Verfahren gegen Geldauflage eingestellt
Traumata nach Unfall

Wie sich im vergangenen August in Kirchheim ein Fahrradunfall ereignet hat, das wurde gestern im Kirchheimer Amtsgericht noch einmal so genau wie möglich rekonstruiert. Gegen die Auflage, 600 Euro an eine gemeinnützige Einrichtung zu zahlen, hat Amtsrichterin Franziska Hermle das Verfahren gegen den 63-jährigen Angeklagten schließlich eingestellt.

Andreas Volz

Kirchheim. Der Unfall, der sich am 13. August kurz vor 20 Uhr in einem Kirchheimer Wohngebiet ereignet hat, war wohl ein besonders unglücklicher Zufall: Der 63-jährige Mann, der seither kein Fahrrad mehr bestiegen hat, schaute an der Kreuzung nach rechts, um sich zu vergewissern, dass von dort kein Fahrzeug kommt, bevor er nach links abbiegen wollte. Als er danach aber nach links schaute, bemerkte er die 57-jährige Frau, die ebenfalls mit dem Fahrrad unterwegs war und geradeaus über die Kreuzung fahren wollte. Es kam zum Zusammenstoß, wobei die Frau, die keinen Helm trug, so unglücklich aufkam, dass sie mit einem Schädel-Hirn-Trauma per Rettungshubschrauber in ein Krankenhaus eingeliefert werden musste.

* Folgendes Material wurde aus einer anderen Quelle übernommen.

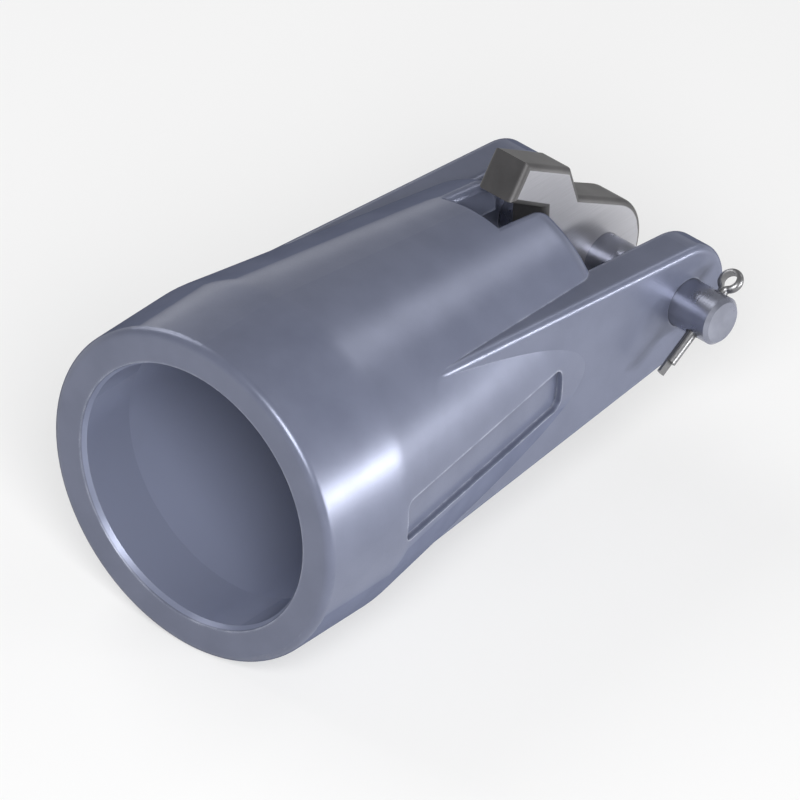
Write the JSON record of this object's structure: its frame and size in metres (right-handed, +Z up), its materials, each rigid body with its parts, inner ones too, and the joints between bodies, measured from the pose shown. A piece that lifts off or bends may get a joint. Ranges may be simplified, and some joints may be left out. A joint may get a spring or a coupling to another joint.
{
  "type": "spinnaker pole end fitting",
  "caption": "Conical socket end for a spinnaker pole, with a forked tail, a clevis pin with a split pin, and a sprung latch that swings inside the socket.",
  "frame": {"origin": "on the axis of the socket bore, where the bore's straight wall starts, 1.3 mm behind the front face", "axes": "+X along the socket's axis from its mouth to the ears, +Z up through the slot over the latch, +Y to the side the clevis pin's head is on"},
  "size_m": [0.1267, 0.0715, 0.0714],
  "materials": {
    "socket_body": "satin blue-grey anodised casting",
    "clevis_pin": "turned stainless steel",
    "latch": "cast stainless steel with ground flat sides",
    "spring": "bright spring wire",
    "split_pin": "stainless half-round wire"
  },
  "bodies": {
    "fitting": {"socket_body": "socket_body", "clevis_pin": "clevis_pin", "split_pin": "split_pin", "spring": "spring"},
    "latch": {"latch": "latch"}
  },
  "joints": [
    {"name": "latch_pivot", "type": "hinge", "parent": "fitting", "child": "latch", "pos_m": [0.1135, 0, 0], "axis": [0, -1, 0], "range_deg": [0, 15], "stiffness_Nm_per_rad": 4.5, "springref_deg": -6.3, "deforming": ["spring"]}
  ]
}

Nach eigener Aussage will der Mann noch versucht haben, nach links auszuweichen, um ungestreift an der Frau vorbeizukommen. Ein Sachverständiger stellte jedoch fest, dass der Mann diesen Vorsatz innerhalb der einen Sekunde, die ihm ungefähr zur Verfügung stand, maximal fassen, nicht aber ausführen konnte. Der Rekonstruktion zufolge – für die es nur wenige Anhaltspunkte gab – sei der 63-Jährige ziemlich weit links gefahren. Daraus schließt der Sachverständige, dass der Radfahrer die Kreuzung deutlich geschnitten hat. Ob sich der Zusammenstoß hätte vermeiden lassen, wenn der Mann ganz auf der rechten Straßenseite unterwegs gewesen wäre, darauf konnte und wollte sich der Sachverständige aber nicht eindeutig festlegen.

Die 57-jährige Frau konnte zum Unfallgeschehen keine Angaben machen: Ihre Erinnerung setzt erst circa drei Wochen später wieder ein: Am 2. und am 3. September habe sie durch ihren Mann sowie durch Pflegekräfte des Krankenhauses erfahren, was eigentlich passiert sei. Ihre Kopfverletzungen waren so heftig, dass sie therapeutische Hilfe brauchte, um wieder gehen, sprechen und schreiben zu lernen. Inzwischen gehe es ihr aber wieder ganz gut. Sie fahre auch wieder Fahrrad und habe sich außerdem einen Fahrradhelm gekauft.

Der 63-Jährige trug zwar keine schwerwiegenden Blessuren davon, von Schürfungen und Prellungen abgesehen. Aber der Unfall habe ihn psychisch stark belastet, sagte er vor Gericht. Er habe sogar den Arbeitgeber gewechselt, weil er mit dem Schichtdienst nicht mehr zurechtgekommen sei und keine Ruhe mehr gefunden habe.

Zumindest was die strafrechtliche Seite anbelangt, wird er nach der gestrigen Verhandlung Ruhe haben. Sobald er die 600 Euro an die gemeinnützige Einrichtung überwiesen hat, ist das Strafverfahren endgültig eingestellt. Zivilrechtlich geht es jetzt noch um die Frage, in welcher Höhe seine Versicherung Schmerzensgeld an die 57-Jährige zu zahlen hat.